Bir patates soğan tartışması alıp gidiyor. Buradaki anormal fiyat artışları, vatandaşından bakanına kadar herkesi rahatsız etti. Neden? Çünkü bu artık boyanın döküldüğü anın resmidir. Her şey yolunda olsa ve artan sadece patates ile soğanın fiyatı olsaydı sizce bu kadar gündem olur muydu?
Sosyal medyadan siyasetçilerin gündemine kadar her aşamada bir numaralı konuların başında gelir miydi? Patates soğan fiyatları esasen yaşanan sorunun bardağın taşan tarafı. Türkiye’de hayat pahalılığı, geçim sıkıntısı, sürekli düşen emekli maaşları ve buna karşılık her şey yolundaymış gibi geliştirilen davranış biçimi insanların o kadar canına tak etti ki, patates soğan bir numaraya yerleşti.
Esasen et meselesinden üretimde kullanılan ara mamule kadar Türkiye’nin bir numaralı sorunu artan maliyetler ve yok edilen üretimdir. Bu sorunun aşılmaması halinde, her geçen daha da zor bir fotoğrafı izleyeceğimiz kesin.
Peki bunun aşılabilmesi için ne yapılması gerekir? Öncelikle üreticinin hayatta kalabilmesini sağlayacak sistemler geliştirilmelidir. Ardından dağıtım kanalındaki uluslararası tekelleşmeyi kırmak, reel piyasaların hakimiyetini yerli firmaları özendirecek şekle sokmak lazım gelir.
Bakın yabancı firmaları yok saymaktan ve tamamen devre dışı bırakmaktan bahsetmiyorum.
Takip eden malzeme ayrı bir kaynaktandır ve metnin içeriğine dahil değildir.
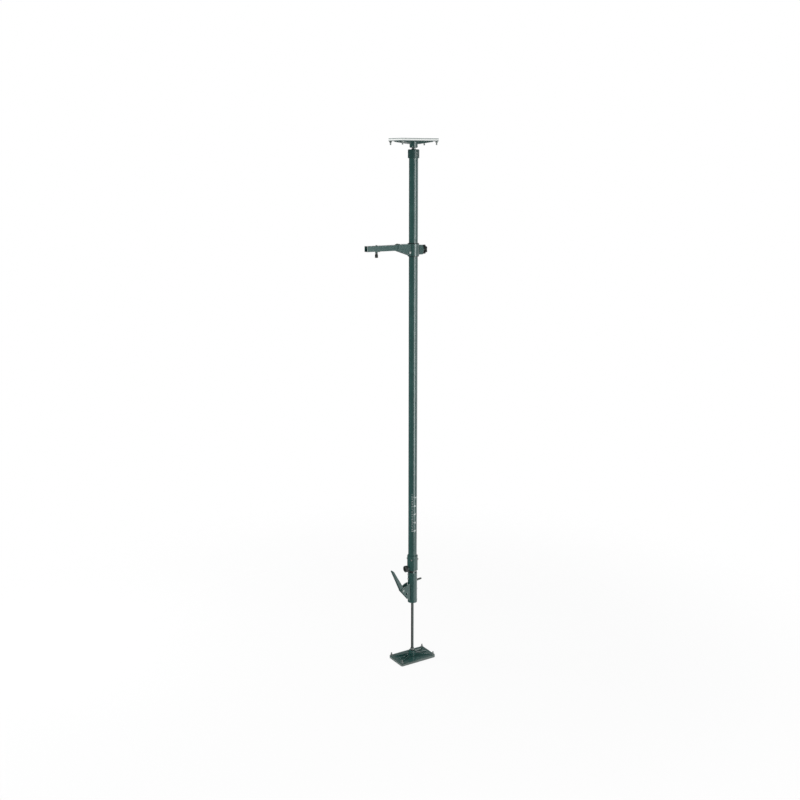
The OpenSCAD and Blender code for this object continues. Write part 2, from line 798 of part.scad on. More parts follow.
module head_ball() { color([0.62, 0.66, 0.65]) as_head() end_ball(); }

module spindle_nut() {
    h = 11;
    color([0.45, 0.48, 0.48]) translate([0, 0, cap_top - cap_plug - h]) difference() {
        hex(rod_d * 1.5, h);
        translate([0, 0, -1]) cylinder(r = rod_d / 2 + seat, h = h + 2);
    }
}

// ---- Collar clamp screw ----

// Brass pad with a face hollowed to the inner tube's curve
module collar_pad() {
    back = -(inner_d / 2 + gap + pad_thick);
    color([0.75, 0.60, 0.30]) difference() {
        x_cylinder(back, -inner_d / 4, pad_r, knob_z);
        translate([0, 0, knob_z - 2 * pad_r]) cylinder(r = inner_d / 2 + gap, h = 4 * pad_r);
    }
}

module collar_stud() {
    back = -(inner_d / 2 + gap + pad_thick);
    color([0.62, 0.66, 0.65]) x_cylinder(knob_face - knob_t * 0.6, back - seat, stud_d / 2, knob_z);
}

// Round grip with shallow finger flutes and a raised ring on its face
module collar_knob() {
    flutes = 12;
    color([0.08, 0.09, 0.09]) difference() {
        x_cylinder(knob_face - knob_t, knob_face, knob_d / 2, knob_z);
        for (i = [0:flutes - 1]) translate([0, 0, knob_z]) rotate([360 * (i + 0.5) / flutes, 0, 0])
            translate([0, 0, knob_d / 2 + 1.4]) rotate([0, -90, 0])
                translate([0, 0, -knob_face - 1]) cylinder(r = 3, h = knob_t + 2);
        x_cylinder(knob_face - knob_t - 1, knob_face - knob_t + 2, knob_d / 2 - 6, knob_z);
        x_cylinder(knob_face - knob_t * 0.6 - 0.2, 0, stud_d / 2 + seat, knob_z);
    }
}

// ---- Arm ----

// Split plastic liner with a lip at each end, which the clamp turns on
module arm_liner() {
    z0 = arm_z - gap - liner_lip;
    h = clamp_h + 2 * (gap + liner_lip);
    slit = 2.5;
    color([0.12, 0.13, 0.13]) difference() {
        union() {
            translate([0, 0, z0]) cylinder(r = liner_r, h = h);
            for (z = [z0, z0 + h - liner_lip]) translate([0, 0, z]) cylinder(r = clamp_r - 1, h = liner_lip);
        }
        translate([0, 0, z0 - 1]) cylinder(r = mast_d / 2 + fit, h = h + 2);
        translate([0, -slit / 2, z0 - 1]) rotate([0, 0, 90]) cube([slit, 2 * clamp_r, h + 2]);
    }
}

// Cast clamp: a ring round the mast, a boss for the star knob and a braced square socket
module arm_clamp() {
    boss_root = clamp_bore_r * 0.7;
    cheek = 4;
    half = socket_side / 2;
    color([0.15, 0.29, 0.27]) difference() {
        union() {
            translate([0, 0, arm_z]) cylinder(r = clamp_r, h = clamp_h);
            translate([boss_root, -boss_half, arm_mid - boss_half - 6])
                cube([boss_reach - 8 - boss_root, 2 * boss_half, 2 * boss_half + 12]);
            x_cylinder(boss_reach - 8 - eps, boss_reach, boss_half - 1, arm_mid);
            translate([-socket_reach, -half, socket_low])
                cube([socket_reach - clamp_bore_r * 0.8, socket_side, socket_side]);
            for (side = [-1, 1]) translate([0, side * (half - cheek / 2), 0]) xz_extrude(cheek)
                polygon([[-socket_reach, socket_low + eps], [-clamp_bore_r, arm_z + 2],
                    [-clamp_bore_r * 0.8, arm_z + 2], [-clamp_bore_r * 0.8, socket_low + eps]]);
            y_cylinder(-half, half, cross_d, cross_x, cross_z);
        }
        translate([0, 0, arm_z - 1]) cylinder(r = clamp_bore_r, h = clamp_h + 2);
        translate([-socket_reach - 1, -arm_side / 2 - fit, arm_low - fit])
            cube([socket_reach + 1 + arm_inner_end, arm_side + 2 * fit, arm_side + 2 * fit]);
        x_cylinder(0, clamp_bore_r + arm_pad_thick + 3, arm_pad_r + gap, arm_mid);
        x_cylinder(0, 2 * boss_reach, star_stud_d / 2 + fit, arm_mid);
        y_cylinder(-2 * half, 2 * half, cross_d / 2 + seat, cross_x, cross_z);
        at_socket_screws() cylinder(r = 3 + seat, h = 3 * socket_wall, center = true);
    }
}

// Welded square tube, open at its outer end to take a tool's bar
module arm_tube() {
    bore = arm_side - 2 * arm_wall;
    color([0.15, 0.29, 0.27]) difference() {
        translate([-arm_reach, -arm_side / 2, arm_low])
            cube([arm_reach + arm_inner_end, arm_side, arm_side]);
        translate([-arm_reach - 1, -bore / 2, arm_low + arm_wall])
            cube([arm_reach + arm_inner_end + 2, bore, bore]);
        translate([lock_x, 0, arm_low - 1]) cylinder(r = lock_stud_d / 2 + fit, h = arm_wall + 2);
        at_socket_screws() cylinder(r = 3 + seat, h = 12, center = true);
        at_arm_screws() cylinder(r = 3 + seat, h = 3 * arm_wall, center = true);
    }
    // Threaded boss under the arm for the lock screw
    color([0.15, 0.29, 0.27]) translate([lock_x, 0, arm_low - lock_boss_h]) difference() {
        cylinder(r = lock_stud_d / 2 + 3.5, h = lock_boss_h + eps);
        translate([0, 0, -1]) cylinder(r = lock_stud_d / 2 + fit, h = lock_boss_h + 2);
    }
}

// Bolt and nut through the clamp's cheeks
module cross_bolt() {
    half = socket_side / 2;
    nut = 6.5;
    color([0.62, 0.66, 0.65]) {
        translate([cross_x, -half, cross_z]) rotate([90, 0, 0])
            hex_screw(cross_d, socket_side + nut + 2.5);
        translate([cross_x, half, cross_z]) rotate([-90, 0, 0]) difference() {
            hex(1.625 * cross_d, nut);
            translate([0, 0, -1]) cylinder(r = cross_d / 2 + seat, h = nut + 2);
        }
    }
}

module at_socket_screws() {
    for (y = [-1, 1]) translate([-socket_reach + 9, y * arm_side * 0.3, clamp_top]) children();
}

// One screw on top of the arm over the lock and one below it, behind the lock
module at_arm_screws() {
    translate([lock_x, 0, arm_top]) children();
    translate([lock_x + 17, 0, arm_low]) rotate([180, 0, 0]) children();
}

module arm_screws() {
    color([0.62, 0.66, 0.65]) {
        at_socket_screws() socket_screw(6, socket_wall + arm_wall);
        at_arm_screws() hex_screw(6, arm_wall);
    }
}

// Pad that presses the liner onto the mast
module arm_pad() {
    color([0.75, 0.60, 0.30]) difference() {
        x_cylinder(liner_r / 2, liner_r + gap + arm_pad_thick, arm_pad_r, arm_mid);
        translate([0, 0, arm_z]) cylinder(r = liner_r + gap, h = clamp_h);
    }
}

module star_stud() {
    start = liner_r + gap + arm_pad_thick + seat;
    color([0.62, 0.66, 0.65])
        x_cylinder(start, boss_reach + 2 + star_t * 0.7, star_stud_d / 2, arm_mid);
}

// Six-lobed knob with a hollow in its face
module star_knob() {
    lobes = 6;
    lobe_r = star_d * 0.15;
    x0 = boss_reach + 2;
    color([0.08, 0.09, 0.09]) difference() {
        union() {
            x_cylinder(x0, x0 + star_t, star_d / 2 - lobe_r * 0.9, arm_mid);
            for (i = [0:lobes - 1]) translate([0, 0, arm_mid]) rotate([360 * i / lobes, 0, 0])
                translate([x0 + 2, 0, star_d / 2 - lobe_r]) rotate([0, 90, 0])
                    cylinder(r = lobe_r, h = star_t - 4);
        }
        x_cylinder(x0 + star_t - 2.5, x0 + star_t + 1, star_d / 2 - 2.4 * lobe_r, arm_mid);
        x_cylinder(0, x0 + star_t * 0.7 + 0.2, star_stud_d / 2 + seat, arm_mid);
    }
}

// ---- Receiver lock screw ----

module lock_tip() {
    color([0.75, 0.60, 0.30]) translate([lock_x, 0, lock_top - lock_tip_h])
        cylinder(d = lock_stud_d - 0.4, h = lock_tip_h);
}

module lock_stud() {
    z0 = lock_knob_top - lock_len * 0.6;
    color([0.62, 0.66, 0.65]) translate([lock_x, 0, z0])
        cylinder(d = lock_stud_d, h = lock_top - lock_tip_h - seat - z0);
}

// Barrel grip, waisted below its shoulder
module lock_knob() {
    z0 = lock_knob_top - lock_len;
    color([0.08, 0.09, 0.09]) translate([lock_x, 0, z0]) difference() {
        rotate_extrude() polygon([[0, 0], [lock_d / 2 - 2, 0], [lock_d / 2, 2],
            [lock_d / 2, lock_len * 0.55], [lock_d / 2 - 2, lock_len * 0.72],
            [lock_d / 2 - 2, lock_len - 4], [lock_d / 2 - 0.5, lock_len - 2],
            [lock_d / 2 - 0.5, lock_len], [0, lock_len]]);
        translate([0, 0, lock_len * 0.4 - 0.2]) cylinder(r = lock_stud_d / 2 + seat, h = lock_len);
        for (i = [0:7]) rotate([0, 0, 45 * i]) translate([lock_d / 2 + 1, 0, -1])
            cylinder(r = 1.8, h = lock_len * 0.55);
    }
}

// ---- Head ----

module head_ball_cup() { color([0.85, 0.85, 0.80]) as_head() end_cup(); }
module head_pad() { color([0.90, 0.91, 0.90]) as_head() end_pad(); }
module head_plate() { color([0.15, 0.29, 0.27]) as_head() end_plate(); }
module head_ribs() { color([0.15, 0.29, 0.27]) as_head() end_ribs(); }
module head_hub() { color([0.15, 0.29, 0.27]) as_head() end_hub(); }
module head_retainer() { color([0.15, 0.29, 0.27]) as_head() end_retainer(); }
module head_bolts() {
    color([0.45, 0.48, 0.48]) as_head() {
        end_bolts();
        end_nuts();
    }
}

foot_pad();
foot_plate();
foot_ribs();
foot_hub();
foot_retainer();
foot_bolts();
foot_nuts();
foot_ball_cup();
plain_rod();
rod_ball();
rod_collar();
rod_stop_ring();
jack_housing();
lever_bracket();
lower_guide();
spring_partition();
upper_guide();
tube_sleeve();
inner_tube();
slide_ring();
housing_screws();
lever_pin();
lever_pin_clip();
brake_pin();
drive_plate();
drive_spring();
pump_lever();
lever_toe();
brake_plate();
brake_spring();
mast_tube();
mast_bush();
clamp_collar();
collar_screws();
top_cap();
cap_screws();
head_spindle();
head_ball();
spindle_nut();
collar_pad();
collar_knob();
collar_stud();
arm_liner();
arm_clamp();
arm_tube();
cross_bolt();
arm_screws();
arm_pad();
star_knob();
star_stud();
lock_tip();
lock_knob();
lock_stud();
head_ball_cup();
head_pad();
head_plate();
head_ribs();
head_hub();
head_retainer();
head_bolts();
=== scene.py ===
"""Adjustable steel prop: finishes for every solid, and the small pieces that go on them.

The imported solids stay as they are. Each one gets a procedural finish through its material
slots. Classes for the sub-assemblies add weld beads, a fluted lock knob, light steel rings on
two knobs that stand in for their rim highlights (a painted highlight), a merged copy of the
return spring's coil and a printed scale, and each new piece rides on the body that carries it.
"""

import json
import logging
import math
from abc import ABC, abstractmethod
from dataclasses import dataclass, field
from enum import Enum
from typing import Any, Callable, Sequence, Union

import bmesh
import bpy
from mathutils import Matrix, Vector

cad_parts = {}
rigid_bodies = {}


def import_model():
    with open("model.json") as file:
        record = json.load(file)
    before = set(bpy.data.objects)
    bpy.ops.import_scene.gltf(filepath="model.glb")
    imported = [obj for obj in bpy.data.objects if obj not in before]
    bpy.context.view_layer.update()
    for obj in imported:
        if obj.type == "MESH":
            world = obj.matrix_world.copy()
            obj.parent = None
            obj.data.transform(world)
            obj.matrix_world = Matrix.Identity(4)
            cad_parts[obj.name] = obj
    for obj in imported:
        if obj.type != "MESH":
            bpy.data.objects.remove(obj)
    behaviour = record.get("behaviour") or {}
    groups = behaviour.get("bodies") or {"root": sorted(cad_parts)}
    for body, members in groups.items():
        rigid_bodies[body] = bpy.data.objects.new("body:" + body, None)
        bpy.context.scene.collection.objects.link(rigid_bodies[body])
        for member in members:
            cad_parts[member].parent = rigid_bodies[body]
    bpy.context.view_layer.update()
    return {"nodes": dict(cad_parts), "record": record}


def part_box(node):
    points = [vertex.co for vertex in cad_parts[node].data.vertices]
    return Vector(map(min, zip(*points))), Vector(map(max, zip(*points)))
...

Ama dünyanın gerçek ekonomik politika uygulayan hiçbir ülkesinde bu kadar yabancı teslim ve üretim dışı kalan bir resim yaratılmaz.
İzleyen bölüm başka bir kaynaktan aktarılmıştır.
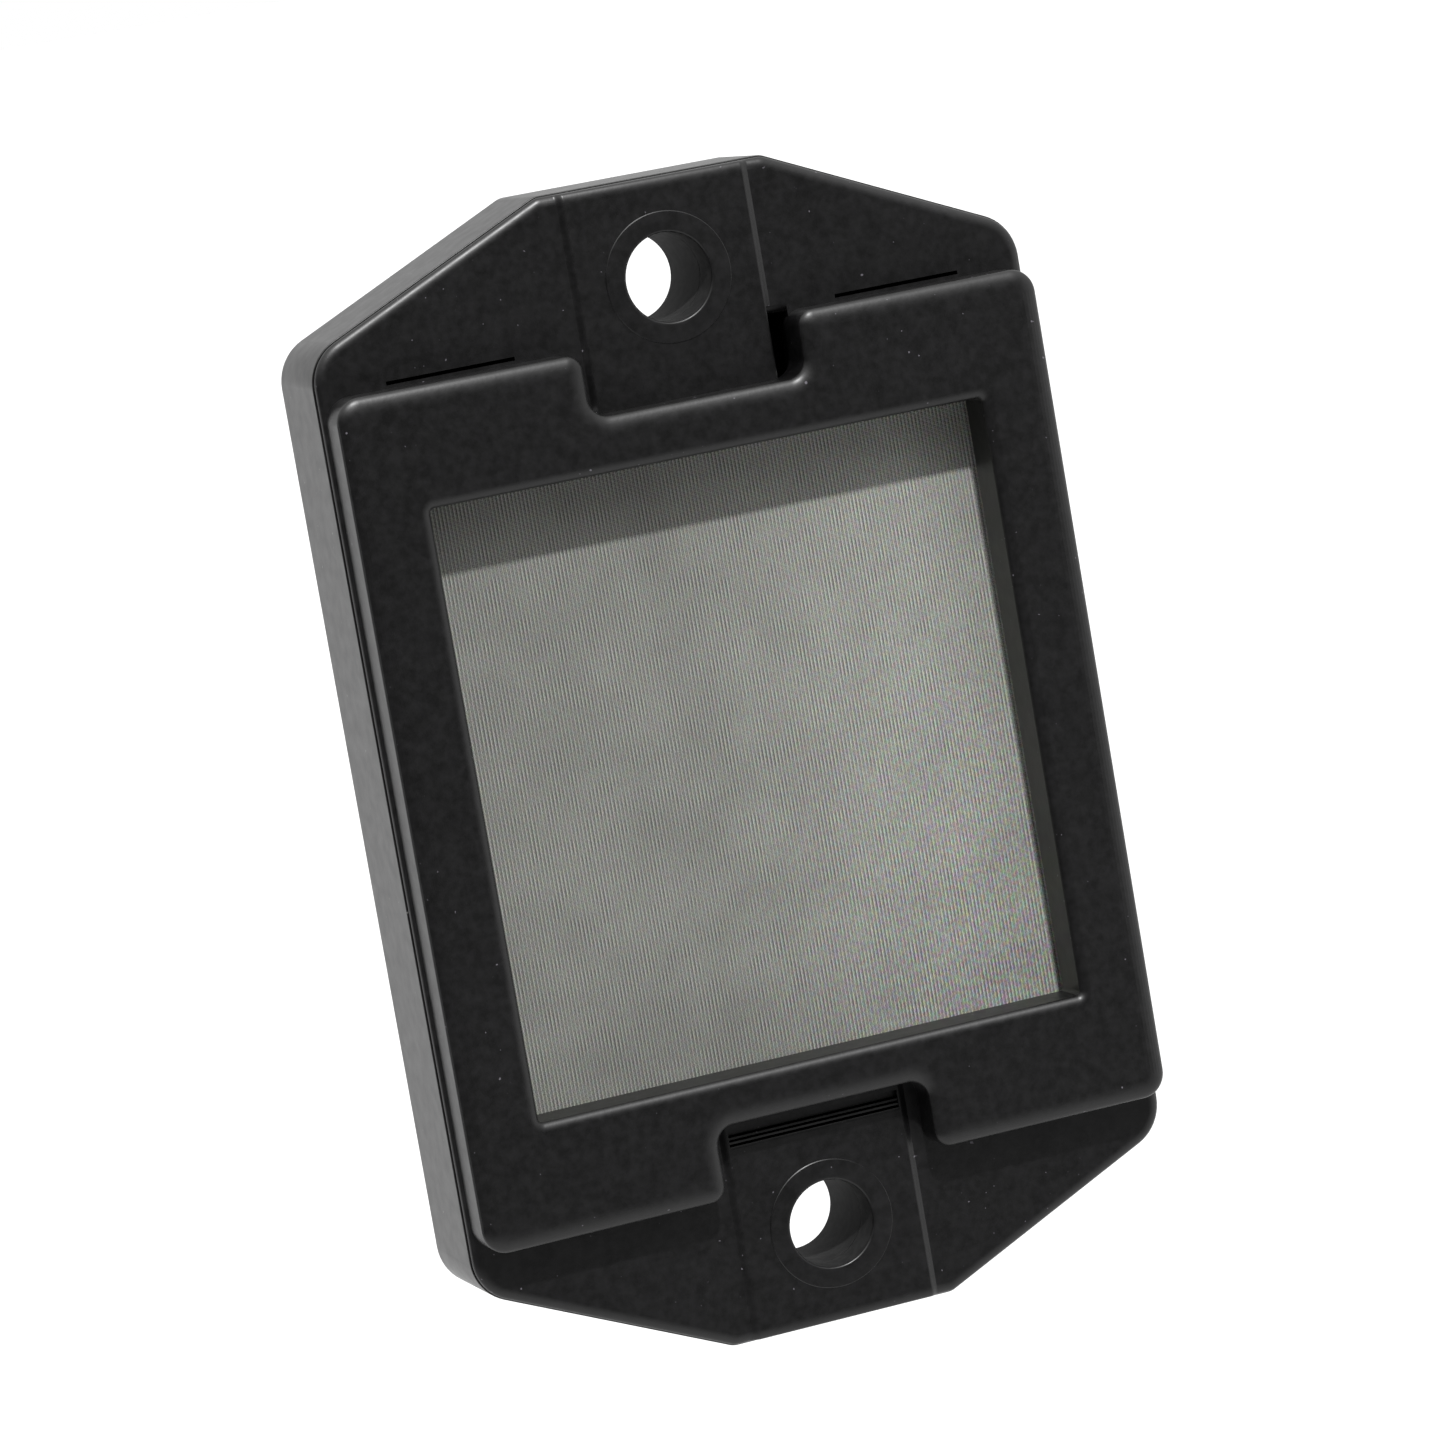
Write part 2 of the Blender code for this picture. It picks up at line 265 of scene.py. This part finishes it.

Bugün petrol krizinden sonra, enerji satıp ihtiyaçlarını ithalat yoluyla karşılayan Rusya bile, yeri politika açıklıyorsa, yerli üretim hamlesi gösteriyorsa, dünya korumacılığa yönelip, kendi üreticisine sahip çıkacak metotları tartışıyorsa, siz çözümü gerçekten burada görüp, bir şeyler yapmadan patates soğan fiyatlarını düşüremezsiniz. Tıpkı diğer ürünlerdeki maliyetleri ve fiyatları düşüremeyeceğiniz gibi.
Peki bir ülkede dönemsel bazda bu tip sıkıntılar yaşanabilir mi? Elbette mümkün. Fakat yaşanan sorunu dönemsel sıkıntılardan ibaret gibi görürsek hata ederiz. Çünkü Türkiye’de patlamış meşin top gibi nereye kapatırsak kapatalım, başka bir yerden patlak veriyorsak durum daha kroniktir.
Tüm bu probleme karşılık ekonomiyi yöneten bakanın ilk açıklaması ve bunu savunurken de etten örnek göstermesi aslında sorunun ta kendisini işaret ediyor. Nihat Zeybekçi bu problemi ilk yorumlarken aklının arkasındaki ekonomi modelini de işaret etti.
Ette bu meseleyi ithalatta çözdük; hemen patates soğan ithalatına da başlayabileceğimizi söyledi. İşte gerçek problem bu yaklaşım. Öncelikle ette sorun çözülmedi. İthalat yaparak hiç bir sorunu çözemezsiniz. Sadece günlük vurgun ihtimali varsa, anlık mal arzını bu yolla çoğaltarak vurguncuların önüne geçersiniz.
Ama bu ithalatı ette olduğu gibi kalıcı hale getirirseniz, üretimi yok eder; gelecek sene insanların o ürünü daha pahalıya yemesine neden olursunuz. Oysa ithalata harcayacağınız parayla üretici sübvanse etseniz, sonra da ürünü düşük fiyatta piyasaya vermeniz de vurgunu aşmaya yeter.
Lakin çözümü hemen ithalatta görüyorsanız, zaten zihniyetiniz çarpık ve günübirlik yaşıyorsunuz demektir. Sözün özü şu: İthalatla fiyatları düşüremezsiniz. Sadece dolar ihtiyacınızı arttırırsınız. Bu da otomatikman enflasyonu ve fiyatları yükseltir.
Gerçek çözüm kafadaki düşüncenin yerli olmasıdır. Yoksa soğanla patatesin ithal olup yerli olması meselesi değildir.